Best practice includes ensuring members have a clear understanding of their purpose on the committee, membership remains at a manageable level (ideally fewer than 10 people) and the committee takes a university-wide perspective on issues. Committee members also need to be able to leverage data to inform decision making, and ensure an action orientation by defining a focused agenda with specific inputs and target outputs.
In a shifting Australian Higher Education landscape the ability to change and adapt is an ongoing capability universities need. With heavily unionised workforces, academic allegiance to craft above institution and consensus-based decision making the norm, token engagement efforts and ignoring resistance to change are unlikely to be fruitful. Instead, delivering change successfully requires a choreographed approach, bespoke to the institution to work with – not against – the tide.

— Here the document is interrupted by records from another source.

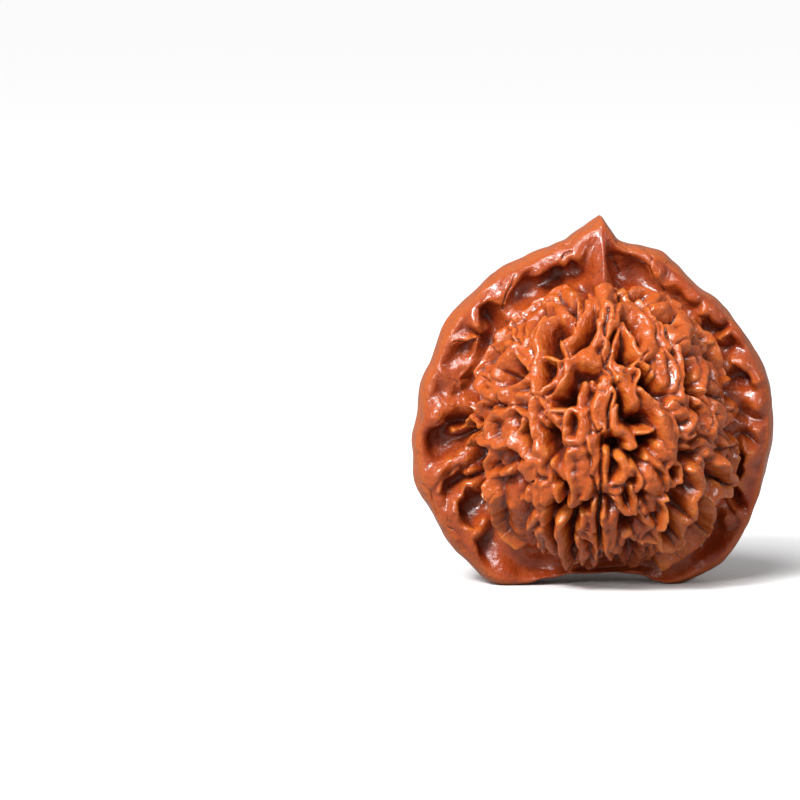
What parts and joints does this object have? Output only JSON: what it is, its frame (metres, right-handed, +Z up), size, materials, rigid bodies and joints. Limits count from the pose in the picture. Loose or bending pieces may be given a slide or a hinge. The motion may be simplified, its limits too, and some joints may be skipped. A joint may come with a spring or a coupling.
{
  "type": "hand walnut",
  "caption": "Polished wild walnut for rolling in the hand, with deeply ridged bellies on a broad flat wing, a pointed beak and a base that it stands on.",
  "frame": {"origin": "middle of the base on the plane that the nut stands on", "axes": "+Z up to the beak, X across the flat wing, Y through the two bellies with the pictured belly towards -Y"},
  "size_m": [0.0453, 0.0379, 0.0461],
  "materials": {
    "shell": "polished by the hand, oily gloss on the ridges, darker and duller in the pits"
  },
  "bodies": {
    "root": {"walnut": "shell"}
  },
  "joints": []
}
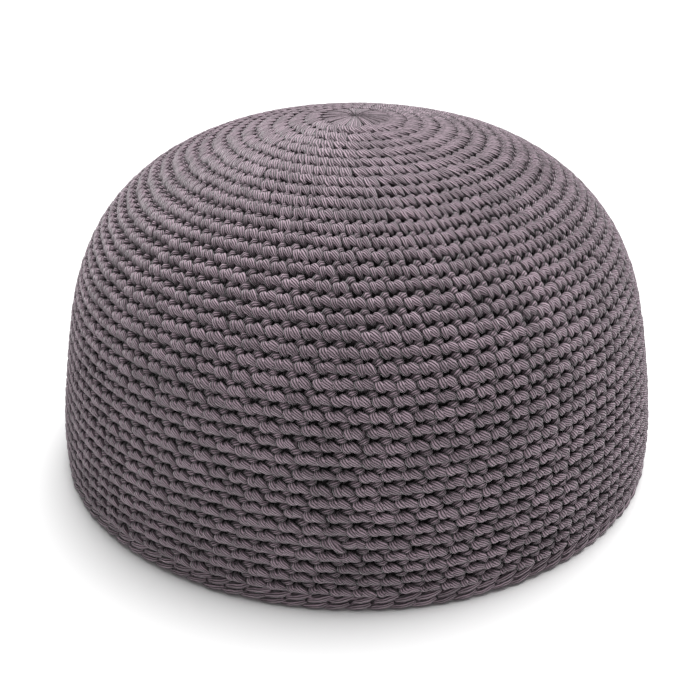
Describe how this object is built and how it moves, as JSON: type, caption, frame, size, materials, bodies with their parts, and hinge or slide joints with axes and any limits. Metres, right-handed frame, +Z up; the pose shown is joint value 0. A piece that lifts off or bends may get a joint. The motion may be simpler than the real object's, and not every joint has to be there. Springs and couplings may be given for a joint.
{
  "type": "kufi",
  "caption": "Round brimless crocheted kufi: a domed cap of ribbed cotton rounds, open below for the head, finished with a slip-stitch edge that it rests on.",
  "frame": {"origin": "centre of the rim's underside, on the surface that the cap rests on", "axes": "+Z up the cap's axis through the crown centre; the picture looks along +Y, with +X to its right"},
  "size_m": [0.185, 0.185, 0.103],
  "materials": {
    "cotton_yarn": "matte mauve-grey multi-ply cotton yarn, crocheted, with dark gaps between the rounds and pinholes at the stitches"
  },
  "bodies": {
    "root": {"cap_body": "cotton_yarn", "edge_chain": "cotton_yarn"}
  },
  "joints": []
}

Institutions need to employ methodological approaches which explicitly consider the multiple objectives of the change. They need to be intentional about engaging influential voices in the design process and using these informal leaders to nuance how the change will be realised at a local level, be it faculty, school, institute, division or team. Formal leadership – Deans, Heads of School, division equivalents, etc. – should be supported to demonstrate rather than purely message the change. Above all, rather than trying to evolve the culture to suit the agenda, institutions should focus on preserving and strengthening cultural traits which have served the institution well and engender pride, leaning on these to drive successful change.